— TASK STATEMENT —
Please list all lines of the material below in which the string "materials" occurs.

— DATASET EXCERPTS —
★ ★ ★ ★ ★

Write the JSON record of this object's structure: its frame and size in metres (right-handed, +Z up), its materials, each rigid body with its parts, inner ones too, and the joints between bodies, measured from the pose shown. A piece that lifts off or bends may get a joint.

★ ★ ★ ★ ★

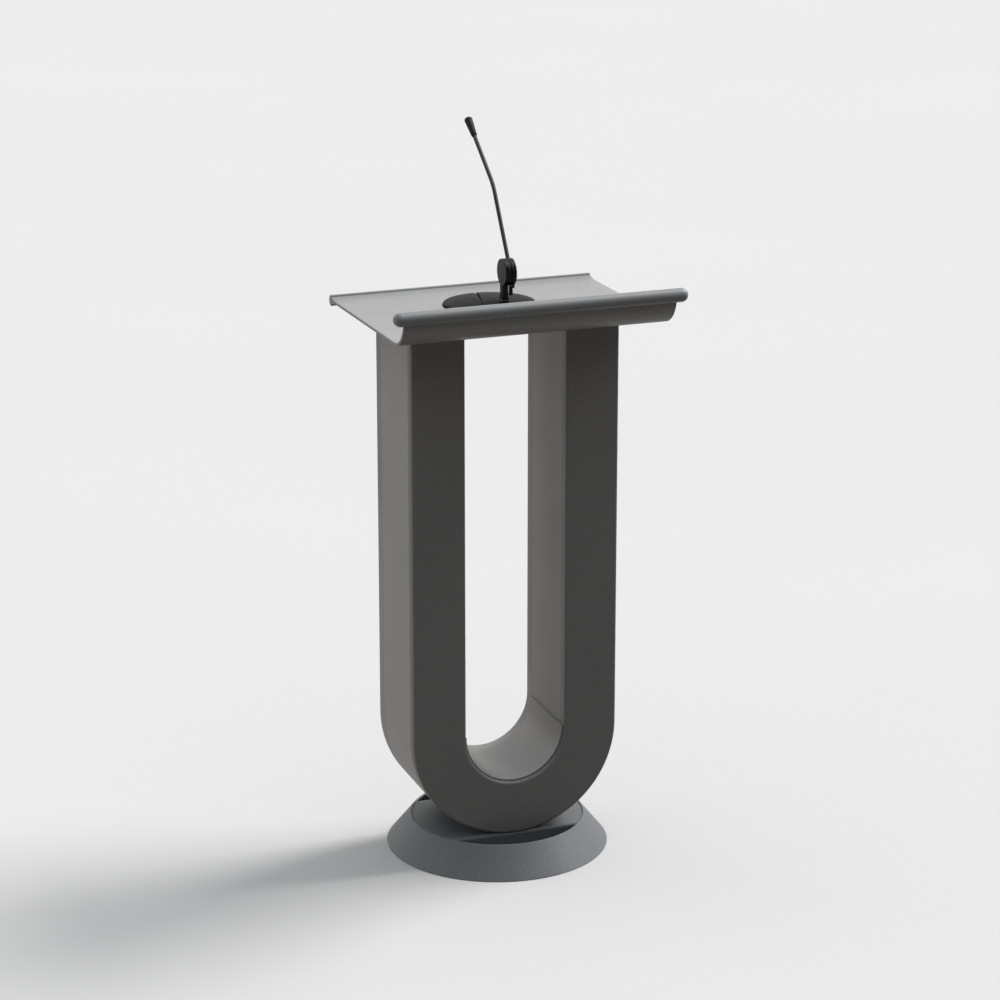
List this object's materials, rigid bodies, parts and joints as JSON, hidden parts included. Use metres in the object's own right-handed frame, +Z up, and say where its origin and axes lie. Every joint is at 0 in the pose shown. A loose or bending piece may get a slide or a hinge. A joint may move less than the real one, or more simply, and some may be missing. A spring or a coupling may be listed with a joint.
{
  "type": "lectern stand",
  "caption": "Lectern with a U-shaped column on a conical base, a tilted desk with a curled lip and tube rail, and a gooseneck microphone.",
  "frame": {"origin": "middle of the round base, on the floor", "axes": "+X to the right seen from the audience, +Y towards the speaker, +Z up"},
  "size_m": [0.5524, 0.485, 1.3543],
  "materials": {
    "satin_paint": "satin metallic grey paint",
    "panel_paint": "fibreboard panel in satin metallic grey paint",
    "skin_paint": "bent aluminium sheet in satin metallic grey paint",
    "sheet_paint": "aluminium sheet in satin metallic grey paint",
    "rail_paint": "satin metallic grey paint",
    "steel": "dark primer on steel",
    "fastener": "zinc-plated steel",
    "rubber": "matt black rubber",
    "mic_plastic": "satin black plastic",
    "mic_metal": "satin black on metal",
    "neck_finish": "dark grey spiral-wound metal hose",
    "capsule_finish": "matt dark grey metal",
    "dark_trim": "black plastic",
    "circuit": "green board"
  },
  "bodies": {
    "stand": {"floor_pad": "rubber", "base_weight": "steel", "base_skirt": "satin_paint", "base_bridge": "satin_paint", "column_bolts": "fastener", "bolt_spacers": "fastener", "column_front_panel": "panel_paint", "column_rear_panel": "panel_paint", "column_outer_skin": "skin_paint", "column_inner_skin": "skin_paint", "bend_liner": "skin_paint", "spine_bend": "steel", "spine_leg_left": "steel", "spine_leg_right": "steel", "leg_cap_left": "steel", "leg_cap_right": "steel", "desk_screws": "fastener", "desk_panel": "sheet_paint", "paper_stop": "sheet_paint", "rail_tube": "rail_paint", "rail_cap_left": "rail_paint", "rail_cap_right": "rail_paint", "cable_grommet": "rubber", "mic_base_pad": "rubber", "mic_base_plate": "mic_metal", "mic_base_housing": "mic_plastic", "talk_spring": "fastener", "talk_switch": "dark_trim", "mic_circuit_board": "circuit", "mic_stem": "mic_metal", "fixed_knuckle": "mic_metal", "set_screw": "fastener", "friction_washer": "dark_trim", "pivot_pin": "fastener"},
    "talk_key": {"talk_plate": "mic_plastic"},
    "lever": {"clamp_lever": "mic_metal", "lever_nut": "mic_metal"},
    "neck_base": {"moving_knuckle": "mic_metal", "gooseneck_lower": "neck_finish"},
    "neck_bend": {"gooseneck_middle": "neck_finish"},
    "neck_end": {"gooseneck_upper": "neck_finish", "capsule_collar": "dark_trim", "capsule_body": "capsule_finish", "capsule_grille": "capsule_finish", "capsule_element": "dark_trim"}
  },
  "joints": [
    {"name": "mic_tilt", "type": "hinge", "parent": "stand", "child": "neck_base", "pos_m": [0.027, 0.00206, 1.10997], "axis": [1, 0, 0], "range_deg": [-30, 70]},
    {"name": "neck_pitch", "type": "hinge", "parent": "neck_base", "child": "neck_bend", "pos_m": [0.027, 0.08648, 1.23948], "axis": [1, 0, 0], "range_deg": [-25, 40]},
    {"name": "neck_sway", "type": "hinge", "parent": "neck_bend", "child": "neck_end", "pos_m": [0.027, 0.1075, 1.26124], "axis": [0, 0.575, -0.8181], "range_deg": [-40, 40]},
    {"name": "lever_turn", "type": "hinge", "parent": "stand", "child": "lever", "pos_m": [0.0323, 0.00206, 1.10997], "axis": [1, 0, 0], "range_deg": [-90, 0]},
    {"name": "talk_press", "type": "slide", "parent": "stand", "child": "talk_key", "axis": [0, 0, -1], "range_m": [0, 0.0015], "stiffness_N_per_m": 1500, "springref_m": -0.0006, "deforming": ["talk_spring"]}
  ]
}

★ ★ ★ ★ ★

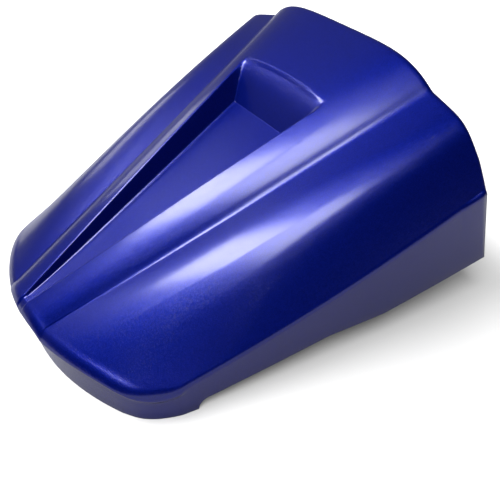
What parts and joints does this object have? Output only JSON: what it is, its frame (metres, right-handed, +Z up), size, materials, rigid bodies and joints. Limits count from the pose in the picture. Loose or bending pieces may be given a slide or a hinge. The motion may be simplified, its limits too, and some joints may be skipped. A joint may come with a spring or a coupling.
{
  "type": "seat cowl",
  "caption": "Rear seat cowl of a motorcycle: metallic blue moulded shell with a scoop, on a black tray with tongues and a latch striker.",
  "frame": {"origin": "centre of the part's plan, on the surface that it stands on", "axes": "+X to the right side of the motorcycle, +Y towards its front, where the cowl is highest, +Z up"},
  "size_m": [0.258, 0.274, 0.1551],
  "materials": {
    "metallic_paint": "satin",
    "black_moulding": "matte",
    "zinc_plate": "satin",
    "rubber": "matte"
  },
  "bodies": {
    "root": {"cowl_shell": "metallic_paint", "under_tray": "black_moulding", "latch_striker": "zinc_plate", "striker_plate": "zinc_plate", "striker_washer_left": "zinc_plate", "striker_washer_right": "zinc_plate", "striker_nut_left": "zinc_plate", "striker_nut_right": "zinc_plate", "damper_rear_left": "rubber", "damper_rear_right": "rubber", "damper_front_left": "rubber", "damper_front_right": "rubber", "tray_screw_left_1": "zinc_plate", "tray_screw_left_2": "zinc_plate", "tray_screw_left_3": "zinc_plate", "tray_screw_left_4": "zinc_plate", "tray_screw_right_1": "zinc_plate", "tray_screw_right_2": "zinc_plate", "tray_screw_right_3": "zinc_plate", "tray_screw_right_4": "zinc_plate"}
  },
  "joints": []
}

★ ★ ★ ★ ★

— WORKED SOLUTION —
Write the JSON record of this object's structure: its frame and size in metres (right-handed, +Z up), its materials, each rigid body with its parts, inner ones too, and the joints between bodies, measured from the pose shown. A piece that lifts off or bends may get a joint.
List this object's materials, rigid bodies, parts and joints as JSON, hidden parts included. Use metres in the object's own right-handed frame, +Z up, and say where its origin and axes lie. Every joint is at 0 in the pose shown. A loose or bending piece may get a slide or a hinge. A joint may move less than the real one, or more simply, and some may be missing. A spring or a coupling may be listed with a joint.
  "materials": {
What parts and joints does this object have? Output only JSON: what it is, its frame (metres, right-handed, +Z up), size, materials, rigid bodies and joints. Limits count from the pose in the picture. Loose or bending pieces may be given a slide or a hinge. The motion may be simplified, its limits too, and some joints may be skipped. A joint may come with a spring or a coupling.
  "materials": {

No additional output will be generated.